Unfortunately, all FM-based wireless sound systems, whether headphones, speakers or iPod-to-car-stereo adapters, are notoriously susceptible to interference. The range and reception you'll get from these systems depend on the wiring of your house, the configuration of your neighborhood and whether or not you sacrificed poultry during the last full moon. (This quirk explains the bipolar online ratings given to wireless speakers by people who've bought them: they're all either one-star or five-star reviews.)

For example, although you won't get interference from microwave ovens, wireless computer networks and Bluetooth gadgets (these all use a different frequency), you may get static from baby monitors and older, 900-megahertz cordless phones. In any case, you've been warned: your yardage may vary.

Sony's SRS-RF90RK (about $95), supposedly capable of picking up its base station's signal from ''up to 150 feet away,'' begins crackling at only 35 feet. Nor is range the extent of this speaker's humble ambitions; it's also among the weakest models (4 watts) and the feeblest-sounding (it has a 80-to-20,000-hertz frequency response, meaning there's no bass to speak of). A math teacher might express the Sony's sound quality like this: Clock radio < Sony RF90RK < nice boom box.

That's too bad, because the Sony is the easiest speaker to set up. It's also the only one with built-in rechargeable batteries (they can play for about three hours per charge). And above all, the speaker itself (a single tower containing two tweeters and a woofer) is a work of art, especially compared with its ugly rivals, which you'll be tempted to hide behind some fake foliage.

A curved wall of crystal-clear plexiglass hovers in space a couple of inches away from the cylinder, bouncing the sound back toward you and offering a modicum of stereo-channel separation. At your option, the tower can also pass a cool blue light invisibly through the curved plexiglass and, visibly, out its edges.

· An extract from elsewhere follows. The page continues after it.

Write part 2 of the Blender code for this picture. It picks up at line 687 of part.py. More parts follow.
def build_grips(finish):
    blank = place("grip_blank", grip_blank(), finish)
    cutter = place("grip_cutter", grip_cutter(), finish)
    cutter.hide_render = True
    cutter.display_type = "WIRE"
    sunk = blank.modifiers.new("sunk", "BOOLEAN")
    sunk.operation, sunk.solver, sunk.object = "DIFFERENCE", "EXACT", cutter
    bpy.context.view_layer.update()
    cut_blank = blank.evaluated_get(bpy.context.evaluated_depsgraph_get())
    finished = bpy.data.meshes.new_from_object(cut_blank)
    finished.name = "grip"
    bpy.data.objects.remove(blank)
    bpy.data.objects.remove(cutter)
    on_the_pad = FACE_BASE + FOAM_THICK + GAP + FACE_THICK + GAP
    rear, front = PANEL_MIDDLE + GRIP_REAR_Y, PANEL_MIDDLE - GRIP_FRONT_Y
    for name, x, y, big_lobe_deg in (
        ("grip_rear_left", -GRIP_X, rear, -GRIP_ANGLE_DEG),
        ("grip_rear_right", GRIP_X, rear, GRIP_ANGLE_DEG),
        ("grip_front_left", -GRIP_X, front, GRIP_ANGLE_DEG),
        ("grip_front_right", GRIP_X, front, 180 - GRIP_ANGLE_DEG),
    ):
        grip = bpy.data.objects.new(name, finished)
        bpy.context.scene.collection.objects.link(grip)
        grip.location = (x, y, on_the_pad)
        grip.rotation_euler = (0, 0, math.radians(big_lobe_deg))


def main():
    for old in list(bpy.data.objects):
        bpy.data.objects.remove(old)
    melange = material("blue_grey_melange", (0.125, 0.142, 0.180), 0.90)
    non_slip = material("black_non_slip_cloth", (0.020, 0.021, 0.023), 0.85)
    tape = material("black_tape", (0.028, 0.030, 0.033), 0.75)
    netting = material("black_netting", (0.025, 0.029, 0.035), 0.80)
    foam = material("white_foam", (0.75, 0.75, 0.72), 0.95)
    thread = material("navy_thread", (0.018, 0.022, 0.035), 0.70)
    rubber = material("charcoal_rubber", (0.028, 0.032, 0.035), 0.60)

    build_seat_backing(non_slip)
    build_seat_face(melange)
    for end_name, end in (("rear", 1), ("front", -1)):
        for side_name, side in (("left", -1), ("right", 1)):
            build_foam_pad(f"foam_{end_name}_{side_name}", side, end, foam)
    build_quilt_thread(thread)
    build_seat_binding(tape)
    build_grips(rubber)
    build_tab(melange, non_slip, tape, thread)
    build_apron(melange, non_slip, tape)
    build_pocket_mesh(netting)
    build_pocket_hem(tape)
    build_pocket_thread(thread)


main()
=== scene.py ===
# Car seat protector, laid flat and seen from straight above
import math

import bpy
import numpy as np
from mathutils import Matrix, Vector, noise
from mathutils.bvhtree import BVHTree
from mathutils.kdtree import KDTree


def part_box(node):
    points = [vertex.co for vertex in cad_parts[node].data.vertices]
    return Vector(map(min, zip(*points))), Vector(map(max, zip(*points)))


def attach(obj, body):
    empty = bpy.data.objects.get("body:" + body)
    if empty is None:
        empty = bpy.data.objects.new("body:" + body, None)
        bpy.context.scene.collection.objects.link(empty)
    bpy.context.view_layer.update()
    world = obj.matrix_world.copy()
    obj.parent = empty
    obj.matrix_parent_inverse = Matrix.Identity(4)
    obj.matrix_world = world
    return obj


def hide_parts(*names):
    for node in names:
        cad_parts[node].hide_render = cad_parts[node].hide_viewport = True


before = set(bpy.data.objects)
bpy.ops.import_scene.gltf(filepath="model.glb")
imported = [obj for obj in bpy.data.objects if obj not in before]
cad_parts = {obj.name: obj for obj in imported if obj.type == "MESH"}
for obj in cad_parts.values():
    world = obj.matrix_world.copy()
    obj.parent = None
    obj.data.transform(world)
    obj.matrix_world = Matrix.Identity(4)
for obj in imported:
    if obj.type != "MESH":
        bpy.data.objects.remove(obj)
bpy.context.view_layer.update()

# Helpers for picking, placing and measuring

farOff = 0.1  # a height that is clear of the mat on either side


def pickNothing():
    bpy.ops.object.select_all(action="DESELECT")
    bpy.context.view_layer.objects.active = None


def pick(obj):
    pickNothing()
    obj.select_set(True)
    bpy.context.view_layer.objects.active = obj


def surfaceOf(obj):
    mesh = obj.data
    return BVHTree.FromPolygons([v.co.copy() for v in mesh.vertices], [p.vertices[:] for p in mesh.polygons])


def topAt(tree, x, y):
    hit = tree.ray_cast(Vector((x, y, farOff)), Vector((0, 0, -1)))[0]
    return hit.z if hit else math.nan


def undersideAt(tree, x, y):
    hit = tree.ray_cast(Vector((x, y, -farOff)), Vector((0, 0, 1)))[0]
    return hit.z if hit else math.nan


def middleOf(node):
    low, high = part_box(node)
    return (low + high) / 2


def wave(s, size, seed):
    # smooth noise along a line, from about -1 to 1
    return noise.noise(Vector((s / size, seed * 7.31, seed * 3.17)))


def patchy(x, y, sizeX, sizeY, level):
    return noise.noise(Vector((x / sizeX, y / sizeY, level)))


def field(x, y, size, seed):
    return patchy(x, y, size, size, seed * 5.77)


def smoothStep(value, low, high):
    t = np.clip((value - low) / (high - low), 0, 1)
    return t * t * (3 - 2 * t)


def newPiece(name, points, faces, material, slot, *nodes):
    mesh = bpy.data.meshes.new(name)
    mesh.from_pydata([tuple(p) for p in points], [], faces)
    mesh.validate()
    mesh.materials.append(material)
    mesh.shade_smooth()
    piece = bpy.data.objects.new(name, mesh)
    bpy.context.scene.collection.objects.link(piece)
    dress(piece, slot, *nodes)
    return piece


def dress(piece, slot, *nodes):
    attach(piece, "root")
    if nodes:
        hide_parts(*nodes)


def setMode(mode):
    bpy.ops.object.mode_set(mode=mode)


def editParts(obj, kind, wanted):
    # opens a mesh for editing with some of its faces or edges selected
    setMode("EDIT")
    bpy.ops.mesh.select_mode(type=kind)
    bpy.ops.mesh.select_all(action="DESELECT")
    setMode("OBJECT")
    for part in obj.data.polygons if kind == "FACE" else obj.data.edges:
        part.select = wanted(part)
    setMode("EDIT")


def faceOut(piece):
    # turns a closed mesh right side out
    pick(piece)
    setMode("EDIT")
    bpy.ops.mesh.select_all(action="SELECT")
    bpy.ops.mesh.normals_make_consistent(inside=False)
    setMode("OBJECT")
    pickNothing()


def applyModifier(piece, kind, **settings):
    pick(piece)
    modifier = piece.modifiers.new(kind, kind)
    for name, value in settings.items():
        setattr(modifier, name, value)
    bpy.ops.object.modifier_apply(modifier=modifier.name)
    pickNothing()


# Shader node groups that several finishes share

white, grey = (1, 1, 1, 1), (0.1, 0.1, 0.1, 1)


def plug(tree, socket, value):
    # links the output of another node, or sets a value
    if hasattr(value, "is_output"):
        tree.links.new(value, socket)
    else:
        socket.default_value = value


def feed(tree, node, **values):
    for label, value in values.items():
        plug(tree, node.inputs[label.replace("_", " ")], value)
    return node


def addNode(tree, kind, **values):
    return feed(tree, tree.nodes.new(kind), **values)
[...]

It's just too bad the Sony doesn't sound as good as it looks.

Although they have only a tweeter (and only 50-to-12,000-hertz frequency response), the RCA WSP150 speakers sound far richer and more powerful than the Sony, probably thanks to the resonance of two traditional speaker cabinets.

Nonetheless, this model is equally disappointing in its own way: the speakers don't work unless you tune them to the base station's frequency, using a fussy tuning knob on each speaker. Three things make this process about as much fun as herding cats: First, you don't hear the result until a second after you turn the knob, so it's a game of nudge-wait, nudge-wait. Second, the knob position that tunes one speaker often doesn't work for the other.

Finally, if you can't get a clean signal, you have to go to the base station, tune it to a different frequency, and then return to the speakers and start all over.

Clearly, somebody in the chain of RCA command realized that having to play Ham Radio Operator diminishes the speakers' value, because they're priced online at $40 for the set. In that light, dismissing these speakers -- cranky and sometimes hissy though they may be -- may be premature. After all, money is time.

The WSP250, RCA's step-up model, eliminates that fussy tuning business. These are even larger, better-sounding speakers whose 8 watts per channel are powerful enough to pump out tunes to an entire backyard (assuming it's not the size yard you have to hire someone else to mow).

Unfortunately, the range isn't very good, at least at my house; the box may say ''up to 300 feet,'' but it exaggerates by a factor of six. Note, too, that you can't power these with standard batteries. You must either plug them into electric outlets or buy RCA's optional rechargeable battery packs. These are the best-sounding speakers, but at $150, they're also the most expensive.

Only one contender is equally comfortable outdoors, even in a drizzle: the Advent ADVW801. In fact, to blend with your shrubbery, it's dark green and designed to look like a giant alien mushroom. (Actually, outdoors is probably the only place you'd put it. You really, really don't want this grotesque-looking thing inside your home.)

The Advent has unbelievable range; the base station was still pumping out a strong signal 120 feet away from the speakers. (That's down two stories, through walls and floors -- as far away from the speakers as I could get without breaking into my next-door neighbor's bedroom.) In fact, once during testing the Advent's base station started pumping sound to the Sony speaker, which was still plugged in over 100 feet away.

If you desperately need a mist-proof speaker -- the company recommends that you don't leave it outside permanently -- the price is fair ($70) and the power is good (10 watts). But the weatherproofing doesn't do much for the sound, which is a tad muffled, and you don't get stereo sound unless you buy a pair.

But what if you want wireless speakers that don't have any of the gotchas that plague its rivals? The Acoustic Research AW871 speakers ($120) are practically disappointment-free.

The range is just as good as Mr. Mushroom's, and the power (15 watts) and frequency response trump the other speakers in this batch. A simple three-position switch lets you change channels if your baby monitor is interfering, and a clever L/R/Mono switch lets you change the stereo identity of each speaker. (You'd use the Mono position when, for example, using each speaker in a different room of the house rather than as a stereo pair.)

It's important to understand that no wireless speakers can match the sound quality of a wired speaker at similar price and size. The Acoustic Research set, however, comes very close. Consider it if you need wireless speakers and there's room for one more thing in the air at your house: a little bit of music.